Otomotiv Sanayindeki üretim artışının daha ziyade kapasite kullanım artışından kaynakladığını ifade eden Tezer, "2002'de yüzde 36 olan kapasite kullanım oranı 2011'de yüzde 75'e yükseldi. Dolayısıyla bu artış değerlendirilirken kapasite artışı ile olan ilgisinin mutlaka gözden geçirilmesi lazım. Çünkü gelecekle ilgili perspektife bakarken geçmiş 10 yılda siz üretimi 3,5 kat arttınız, gelecekte de 3,5 kat artırarak 4 milyona çıkarsınız gibi bir yaklaşım mutlak surette beraberinde çok özgün yatırım politikalarını getirmek zorunda. Diğer bir ifadeyle devlet yardımları, teşvikler diye adlandırdığımız bölüm burada kritik bir rol oynuyor" diye konuştu.
Tezer, Türkiye'nin 2023 vizyonuna da değinerek, "Türkiye böyle bir hedefi koyduysa mutlak surette gelecek 10 yılda bu hedefin içini dolduran, idari ve yapısal tedbirleri de almak mecburiyetinde" ifadesini kullandı.
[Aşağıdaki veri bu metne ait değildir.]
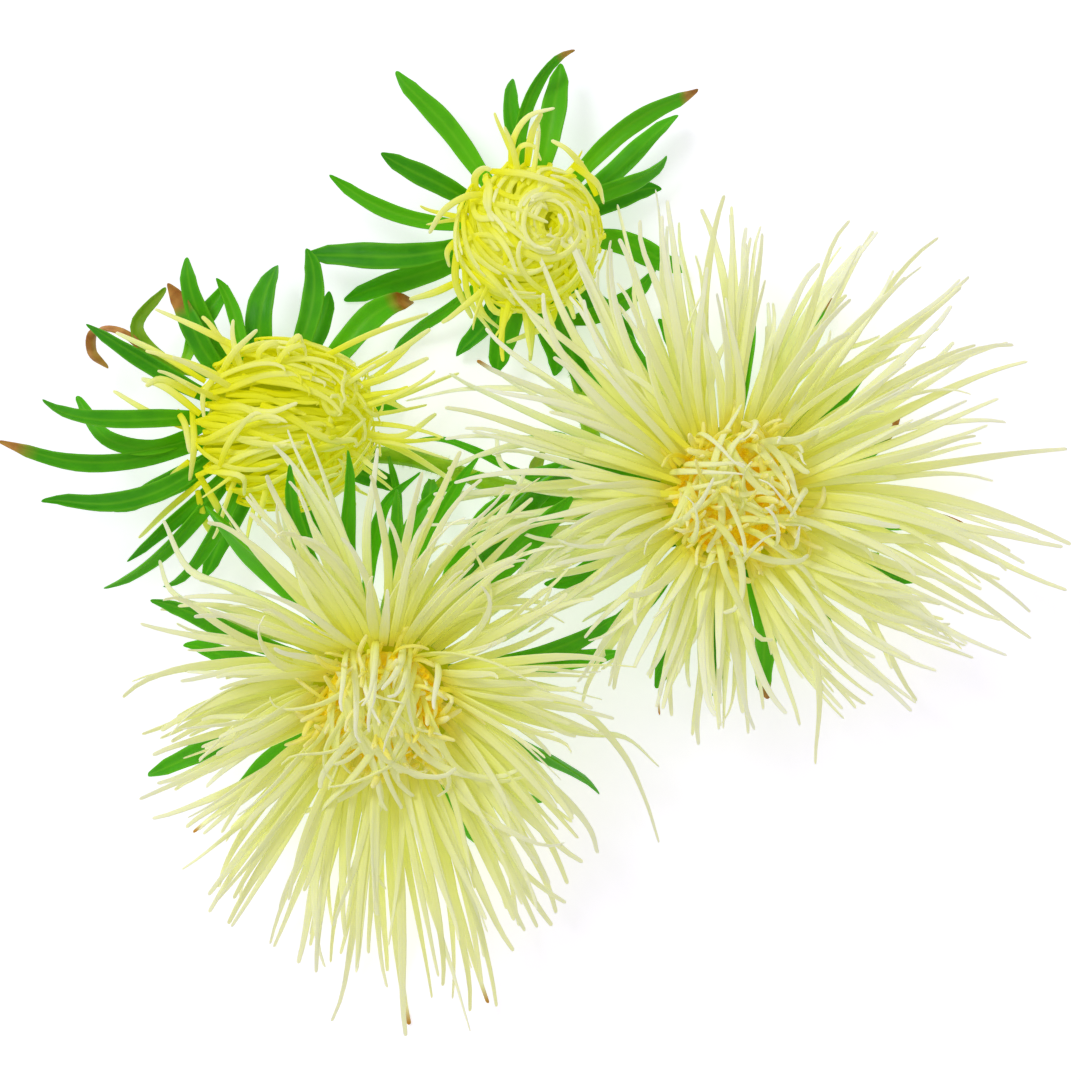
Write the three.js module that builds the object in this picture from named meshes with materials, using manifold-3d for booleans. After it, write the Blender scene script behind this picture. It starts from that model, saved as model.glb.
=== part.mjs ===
// A cut, branched stem of a needle-petalled China aster that lies on a table: two open
// blooms and two half-open heads, each over its whorl of leafy green bracts.
// Millimetres, +Z up. The table is z = 0, and the origin is the middle of the flat spot
// on which the main stem lies. +Y is the way the topmost head points from there.

import * as THREE from "three";
import { mergeVertices } from "three/addons/utils/BufferGeometryUtils.js";
import Module from "manifold-3d";

const wasm = await Module();
wasm.setup();

// Driving dimensions
const CLEAR = 0.3; // gap between pieces that touch
const REST = 0.05; // how far above the table a petal or bract that lies on it is kept
const TABLE = { side: 400, depth: 20 }; // the block that is cut off below the stem
const WELD = 1e-4; // corners of a mesh that are nearer than this are one
const KEEL = 2 / 3; // share of a blade's depth that is below its line
const STEM = { radius: 2.0, sides: 8 };
const BRANCH = { radius: 1.45, sides: 6, seat: 4.5 }; // seat: its straight length below a cup

// The forms of the blades: the greatest width and depth, and the shares of both along
// the blade from its root to its tip
const PETAL = {
  width: 1.9,
  depth: 0.95,
  steps: 4,
  taper: [[0.7, 0.9], [0.95, 1.0], [1.0, 1.0], [0.9, 0.9], [0.5, 0.7]],
};
const YOUNG = { ...PETAL, width: 1.65 };
const BRACT = {
  width: 3.7,
  depth: 1.1,
  steps: 4,
  taper: [[0.55, 1.0], [0.78, 1.0], [0.98, 0.95], [0.92, 0.85], [0.18, 0.6]],
};
const LEAF = {
  depth: 1.1,
  steps: 7,
  taper: [[0.34, 1.0], [0.6, 1.0], [0.85, 1.0], [1.0, 0.95], [0.86, 0.9], [0.9, 0.8],
    [0.6, 0.7], [0.14, 0.55]],
};

// An open bloom: the green cup, the pad that the petals grow from and the disc of florets
const OPEN = {
  cup: { base: 2.4, waist: 7.4, rim: 11.0, height: 7.0 },
  pad: { base: 10.4, belly: 12.6, bellyAt: 0.4, top: 12.0, height: 4.0, sides: 14 },
  disc: { radius: 9.8, edge: 0.8, dome: 2.8, shoulder: { out: 0.6, up: 0.8 }, sides: 11 },
  florets: {
    count: 16, width: 2.8, depth: 2.2, taper: [[1, 1], [0.9, 0.9]], sunk: 0.2, stand: 1.4,
    uneven: 0.3, lean: 26, turn: 137.508,
  },
};
// A half-open head: a smaller cup, and a dome that the incurved petals lie on
const HALF = {
  cup: { base: 2.2, waist: 5.6, rim: 8.0, height: 5.2 },
};

// Every cup: the shares of its height where its waist and rim are, how far its lip leans
// in, and how far the bracts are sunk into it. They stand in two whorls by turns, each at
// a share of the height, with its own slope and change of slope.
const CUP = { waistAt: 0.32, rimAt: 0.86, lip: 0.5, sides: 12, sunk: 1.6 };
const BRACT_WHORLS = [
  { on: "waist", at: 0.5, lift: 2, curl: -18 },
  { on: "rim", at: 0.72, lift: 16, curl: -34 },
];
// A bent bract starts turned back by shares of its bend, at its root and in its direction,
// so that its tip comes out where it is in the photo. slack is for its rise and fall.
const BRACT_WAY = { root: 0.1, start: 0.55, slack: 1.05, spread: { lift: [-6, 6], curl: [-10, 10] } };

// The whorls of petals of an open bloom, from the lowest up. ring and rise place the
// roots in the pad. lift is the slope at the root, curl the change of slope on the way
// to the tip, and share the part of the bloom's reach that the whorl takes.
const WHORLS = [
  { count: 25, ring: 10.8, rise: 1.0, lift: -2, curl: -16, share: 1.0, steps: 4 },
  { count: 23, ring: 10.6, rise: 2.0, lift: 9, curl: -20, share: 0.98, steps: 3 },
  { count: 19, ring: 10.3, rise: 2.9, lift: 22, curl: -28, share: 0.9, steps: 3 },
  { count: 13, ring: 10.6, rise: 3.1, lift: 42, curl: -38, share: 0.72, steps: 3 },
];
// Short petals that stand round the disc and curl in over it, with spreads of their own
const CURLS = {
  count: 14, ring: 11.1, rise: 3.0, lift: 70, curl: 112, length: 21, steps: 3, share: 0.8,
  spread: { azimuth: [-8, 8], lift: [-6, 10], curl: [-30, 20], bend: [-30, 30], length: [0.75, 1.15] },
};

// A half-open head's dome: the core lies inset below the petals, which lie in two layers
// from low on its side to near its top. rise holds the shares of the way up.
const DOME = {
  inset: 3.6, skirt: 2.0, sides: 12, profile: [0.1, 0.4, 0.7], button: 1.0,
  layers: [
    { off: -2.0, end: [0.7, 0.78] },
    { off: -0.5, end: [0.56, 0.66] },
  ],
  start: 0.04, root: -5.2,
  spread: { azimuth: [-2, 2], swirl: [0.85, 1.15] },
};
// The petals that stand loose round a half-open head, in three rows. Their roots are inset
// from the cup's rim, and they are longer than their reach, because they arch.
const LOOSE = {
  inset: 1, rise: 2.6, row: 1.6, rows: 3, lift: 30, curl: -34, share: 0.92, slack: 1.12,
  spread: { lift: [-12, 12], curl: [-14, 14], bend: [-24, 24] },
};

// How far the seeded draws spread, in degrees or as shares
const SPREAD = {
  azimuth: [-3, 3], lift: [-5, 5], curl: [-16, 12], bend: [-14, 14],
  length: [0.86, 1.05], width: [0.85, 1.1],
};
// The small turns up and down that are tried where a blade would meet another piece. Its
// own fellows are worth no more than the largest of the first few.
const NUDGES = [0, 3, -3, 6, -6, 9, -9, 13, 18, 24, 30];
const FELLOW_NUDGE = 9;
const ROOT_SHARE = 0.3; // of its first step, in which a blade may touch its fellows
// What is added to a head's seed for the draws of its bracts and of its florets
const SEED_STEP = { bracts: 17, florets: 31 };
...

Renault Mais Genel Müdürü Aybar

Renault Mais Genel Müdürü İbrahim Aybar da, dünya ekonomilerinde çeşitli sıkıntılar yaşansa bile nüfus büyüdükçe üretimin de artacağını belirtti. Aybar, "2025 itibariyle dünyada 100 milyonluk araç üretim rakamının öngörülebildiğini söyleyebiliriz. Bütün bunlar gelirken yeni bir takım gelişmeleri beraberce yaşayabileceğimizi düşünüyoruz" dedi.

Gelecek 15 yıllık dönemde sektörel eğilim olarak üç gruptan bahseden Aybar, şöyle konuştu:
"Birincisi çevresel sorunların getirdiği yeni çözümler. Çevre sorunları hepimizin gündeminde. Sektörel bazda bir çözüm bulunması gündemimizde. İşte bu noktada gerek yakıtı daha verimli kullanmak, çevreyi çok daha az kirletmek ve gerekse gelecekte yaşayacaklara onlara yakışır bir çevre ortamı bırakmak için yeni bir takım gelişmelerimiz var. İkinci konu şehirleşmenin biçimi. Trafik sıkışıklığını yeni ihtiyaçları çözecek yeni çözümlerde ikinci bölümümüzü oluşturuyor.
Burada yeni şehir içi araç tasarım konseptlerinden bahsedebiliyoruz. Daha hafif malzemelerin ya da araçların ulaşım araçlarının oluştuğu yeni konseptlerden bahsediyoruz. Üçüncüsü ise aslında bizler için önemli. Tüketici davranışlarındaki değişiklikler. Burada şunu görüyoruz. Tüketicilerin otomobil sahipliğinden öte otomobil kullanabilme ihtiyaçlarını daha çok öne çıkarttıklarını görüyoruz. İnsanlar daha çok otomobil kullanıcısı olmak istiyor."